Describe a phase in life that was difficult to say goodbye to.
Some people cling to the past, struggling to say goodbye to the golden days of childhood, the carefree years of university, or the excitement of their twenties. Nostalgia grips them, making them long for what was. But for me? I’ve never had a phase in life that was difficult to let go of.
I’ve always moved forward, not because I was in a rush to grow up, but because life simply unfolded that way. There was no time to dwell or get stuck in one chapter. I wasn’t the kid who couldn’t wait to be an adult, nor was I the adult wishing I could relive my youth. I just lived—took each day as it came, adjusted, and kept going.
No Sentimentality, Just Evolution
Perhaps for some, school or college represented freedom and joy, a time they wished would never end. Maybe young adulthood, with its newfound independence, was a phase they wanted to stretch out forever. I understand why people feel that way, but I never experienced it myself.

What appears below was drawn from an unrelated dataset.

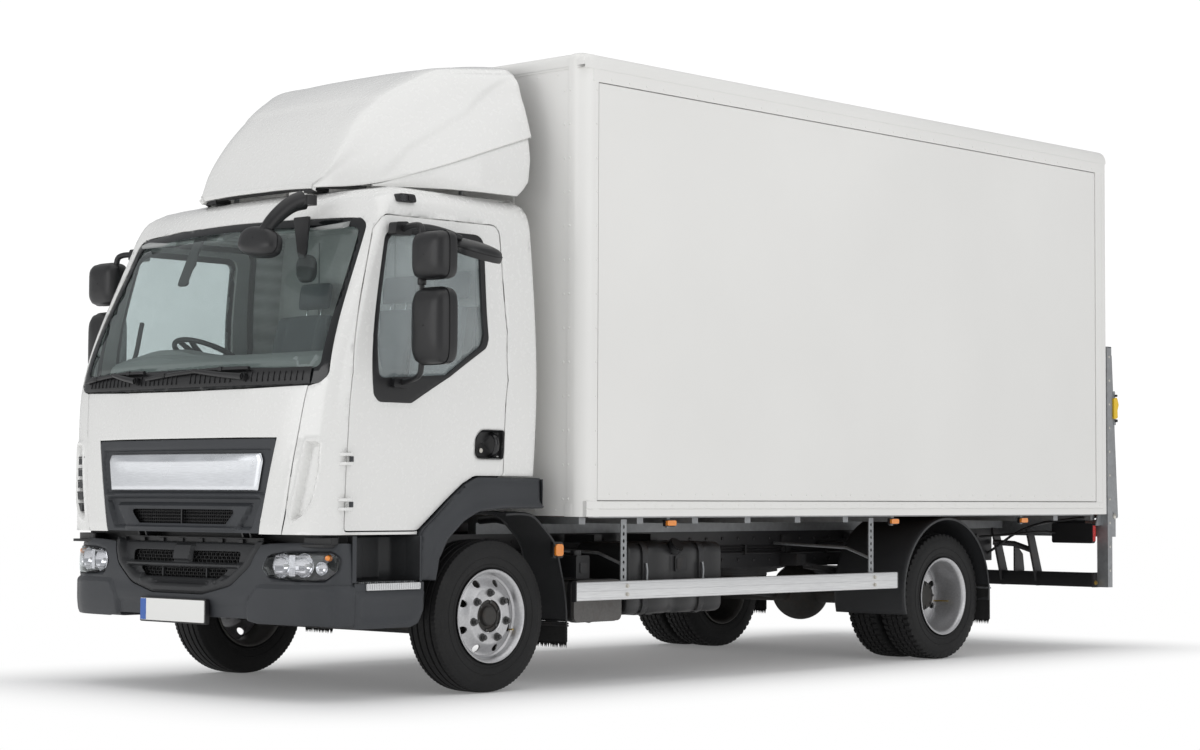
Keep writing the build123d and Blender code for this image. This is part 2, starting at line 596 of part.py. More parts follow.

Life moved fast, and I moved with it. Work, responsibilities, family—it all came early, leaving no room for sentimentality. But that wasn’t a bad thing. If anything, it made me resilient, adaptable. There’s nothing I’d change. No phase I wish lasted longer, no chapter I wish I could return to.
The Beauty of Now
Alhamdulillah, I’m more content now than ever before. Every phase served its purpose, and each one led me here. To a place of gratitude, of peace. I don’t yearn for the past because the present is just as valuable, just as meaningful. I wake up every day knowing that this too is a blessing, and that’s enough.
Perhaps that’s the secret—understanding that life isn’t about holding on but about embracing what’s ahead. And as long as I keep doing that, there will never be a phase too difficult to say goodbye to.